/example-pdf-search

Search PDFs using Jina, DocArray and Jina Hub

Primary LanguagePython

PDF Search Engine with Jina

This search engine will index a folder of PDF files, break them down into chunks, and then let you search using text or image for relevant chunks. In the frontend you'll see the returned chunks with a link to their associated PDF file.

Bear in mind this is a work in progress

Run the example

  1. Create a virtual environment
  2. pip install -r requirements.txt

Backend

  1. cd backend
  2. python app.py -t index to index your documents
  3. python app.py -t search to open a RESTful search interface

Frontend

  1. cd frontend
  2. streamlit run frontend.py

Configure

  • Settings are in config.yml
  • Additional frontend settings are in frontend/.streamlit/config.toml

Deploy

docker-compose up

Test

If you're planning to use "Print to PDF" from your web browser for testing, I recommend using Chrome over Firefox.

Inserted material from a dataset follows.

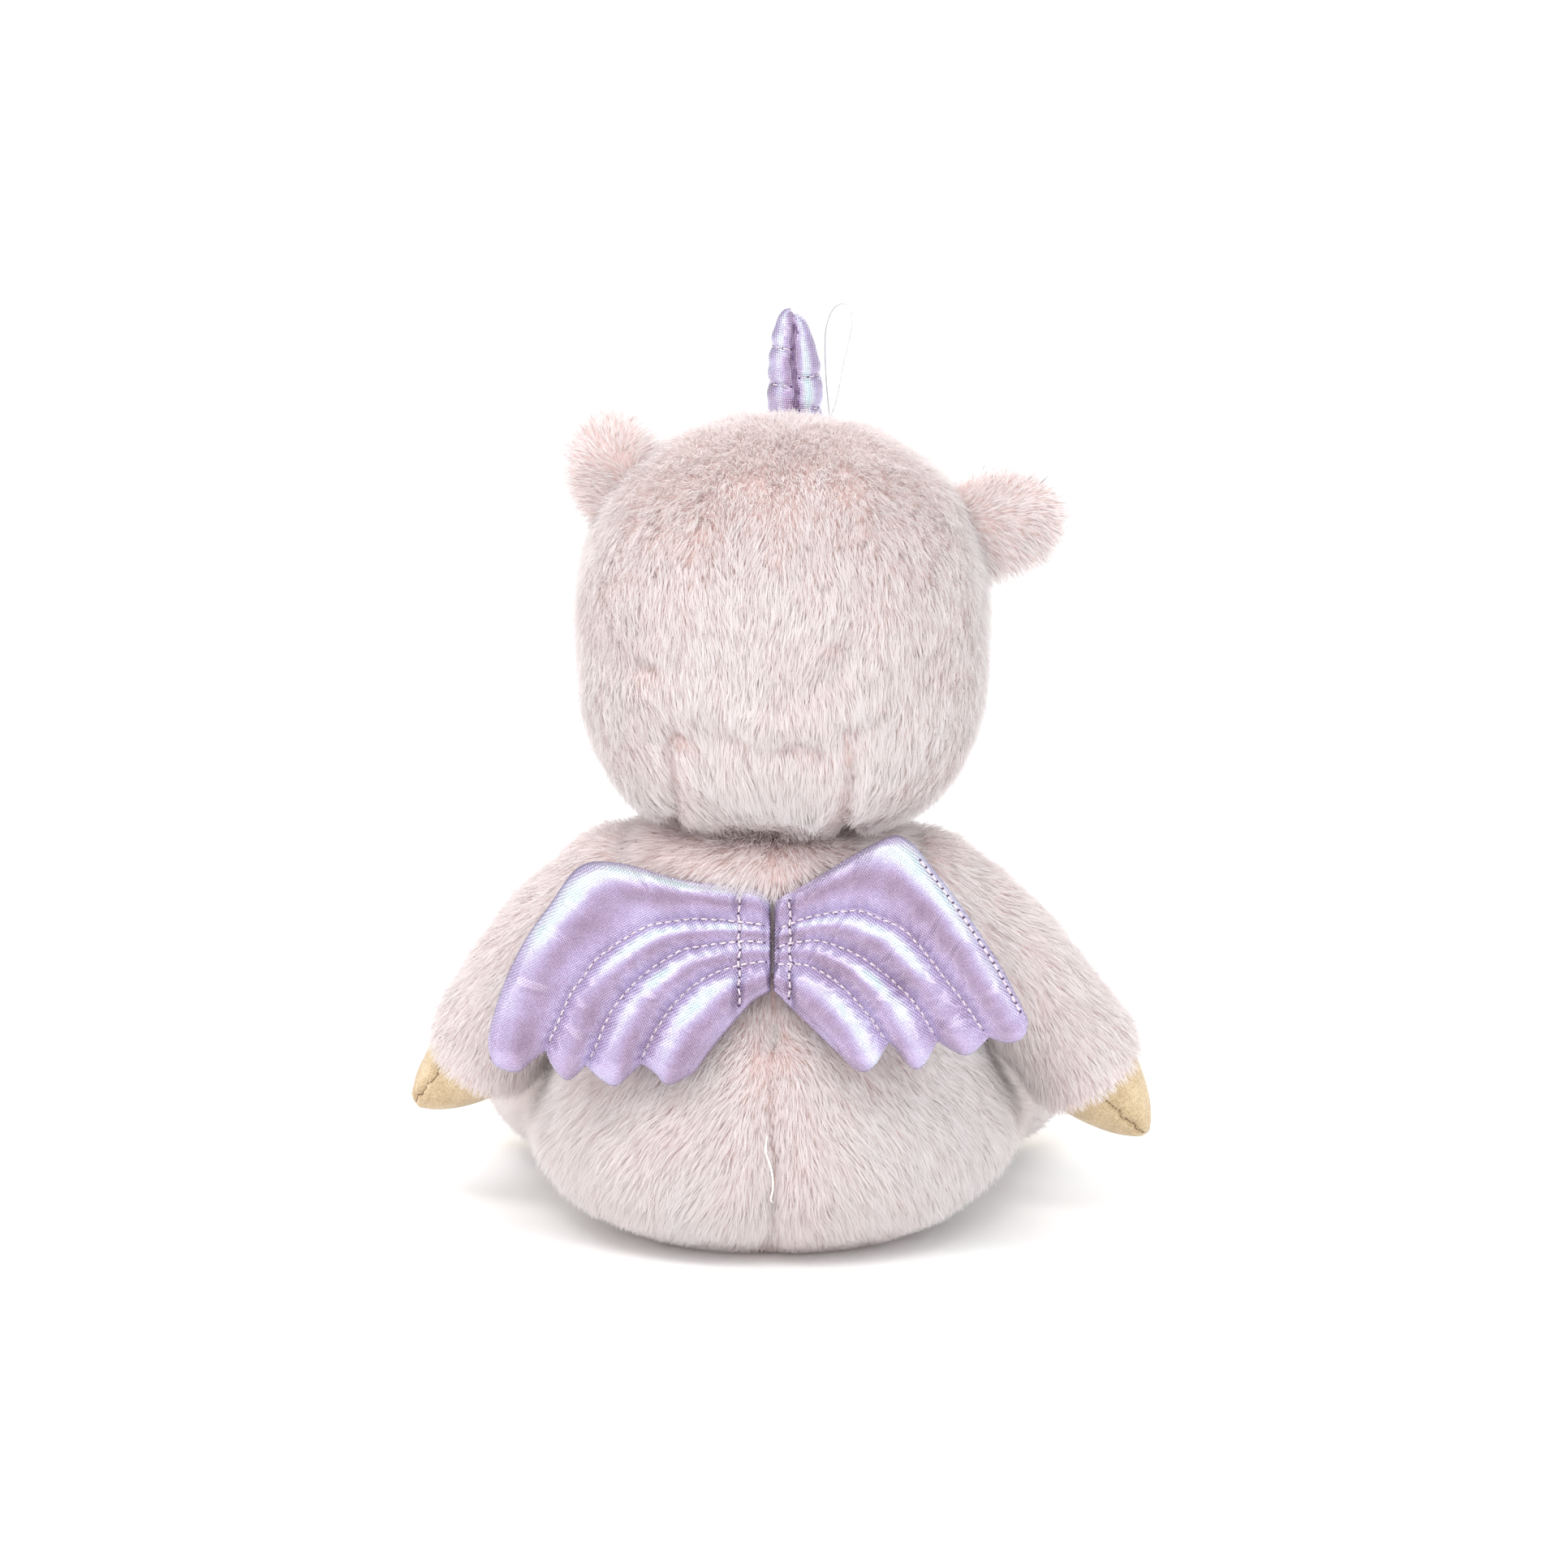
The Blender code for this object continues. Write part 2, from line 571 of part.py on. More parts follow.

Firefox converts characters strangely (for example fi becomes ) which could affect search results depending on what the encoder recognizes as a meaningful unit.

TODO

Feel free to make a PR to help out with these!

  • Test image display in frontend
  • Embed original image as datauri when indexing images
  • Single restful endpoint for both indexing and search
  • Working docker-compose.yml